Canada’s Nurse walks off the court as Serbia players celebrate their win in the opening game at the Tokyo Olympics. (Eric Gay/The Associated Press)

Expectations are being held in check, given Lapeña’s had little time to instill his philosophy.

“I teach basketball. And when I’m on the court, and even now talking with you, I’m enjoying it. OK, defeat is part of this job, when you lose games it hurts bad, but even in that moment, I’m enjoying it because it helps you to be better, to learn,” Lapeña said.

Lapeña’s love of the game is already rubbing off on players such as veteran Natalie Achonwa.

“He’s very different from previous coaches that we’ve had,” she said. “He’s very high energy. He’s very [go-go-go] and he’s really competitive, so being able to match his energy is something that we’ll really focus on and I don’t know if we’ll win that battle.”

Lapeña already appointed Achonwa as the team’s new captain and has leaned on her in early practices as a go-between to the rest of the team.

“When I’m with Natalie during practice and I say, ‘Hey Natalie, I need to practice this, this and this.’ ‘OK coach, don’t worry. Guys, come here.’ Pa-pa-pa-pa. It works. If she is not with me we aren’t able to do it. This is how we build a team,” he said.

Grew up around women’s basketball

The 47-year-old Lapeña’s passion for basketball began as a child at his friend Sito Alonso’s house in Zaragoza in the northeast region of Spain.

Alonso’s father, Alfonso Alonso, was head coach of the local pro women’s team and the friends would watch games together. Lapeña said he specifically remembers watching the 1984 Los Angeles Olympics with the Alonsos, in addition to numerous EuroLeague games.

Alonso is now head coach of UCAM Murcia in the top Spanish men’s league.

“I talk with him and call him [regularly]. He’s the godfather of my oldest daughter. He’s my family.
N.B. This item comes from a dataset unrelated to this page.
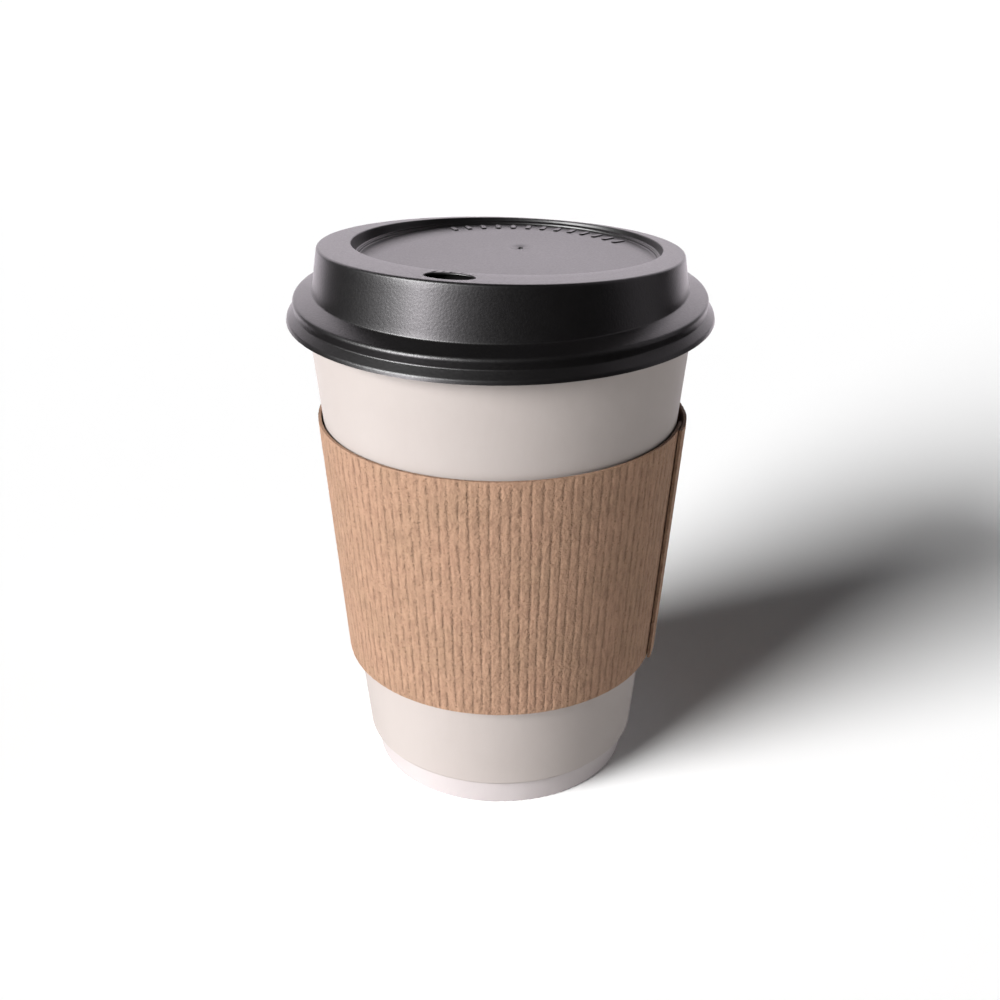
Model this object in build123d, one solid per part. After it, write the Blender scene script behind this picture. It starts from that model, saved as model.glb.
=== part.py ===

We talk about basketball, but we talk about many things [other than] basketball,” Lapeña said.

Lapeña speaks to a reporter following a practice in July. (Cole Burston/The Canadian Press)

Lapeña took his first coaching job when he was 15, guiding kids about half his age. His semi-professional playing career ended when he tore his ACL five years later.

It was 2005 when he led a team to the Spanish second division title for his first major coaching triumph.

“We played first division next year after that, and I realized in that moment, oh my god, that was super hard, was 24/7. But in that moment, I realized I want to be a head basketball coach forever,” he said.

‘Dream’ job

After stops in Russia and Turkey, Lapeña now finds himself in Canada, which he says is a “dream.” He had never visited the country prior to the Globl Jam tournament in July in Toronto. 

Lapeña said he was first approached about the Canada job by former Toronto Raptors executive Maurizio Gherardini.

“But the key was when during the interviews, how they trust me,” he said. “They want to win, they want to win in volume, they want to try finally have the option to pass the quarter-finals and to get some medals in the future,” he said.

Dignard said it was more than Lapeña’s obvious joy and energy that helped influence the hire.

“He cares about how the athletes are. Because when they’re in a good space and frame of mind, then they’re going to perform to their best and enjoy what they’re doing,” she said.

He’ll be joined on the sidelines by Noelle Quinn, the newly hired lead assistant who doubles as head coach of the WNBA’s Seattle Storm.

As a former player, Quinn’s role is more about connecting with the individuals on the team.

“We thought long and hard on one or the other,” said Canada Basketball CEO Mike Bartlett. “And then we got greedy and said, ‘Why not both?’ And a winning program gets greedy, like, why wouldn’t you be?”

Free-flowing style of play

Lapeña previously coached at different ranks of the Spanish federation. He said he’ll employ three or four different styles with Canada depending on available personnel, but one aspect will be consistent.

“In the past when I played against Canada, it’s like their basketball was more mechanic, you know. This is not bad. But they were very, very clear how they want to play basketball. My risk is I give freedom, too much freedom, to the players on the court,” he said.

Lapeña said some of his coaching influence comes from Spanish soccer great Pep Guardiola, whose ‘tiki-taka’ style emphasizes ball possession and movement.

“Maybe sometimes people think Canada Basketball is gonna be a defence-[first] team. Not with this type. No, no, no, no. This is not the message,” Lapeña said. “The goal is not to [play] defence. No, our goal is to get the ball for us to attack.”

The World Cup presents the first opportunity for Lapeña to truly make his mark on Canadian basketball. He may even have a full complement of players, depending on Nurse’s status. The Hamilton, Ont., native is with the team in training camp but her availability remains unclear.

The rest of the roster is a mix of some key players from Tokyo along with a younger group including 17-year-old Cassandre Prosper.

It represents the dueling goals of the team at the current moment, all meant to coalesce on the Olympic podium at Paris 2024.

Lapeña is ready for the challenge.

“I would like to do my best to get medals now and in the future. But nobody is going to put more pressure than myself. Impossible.”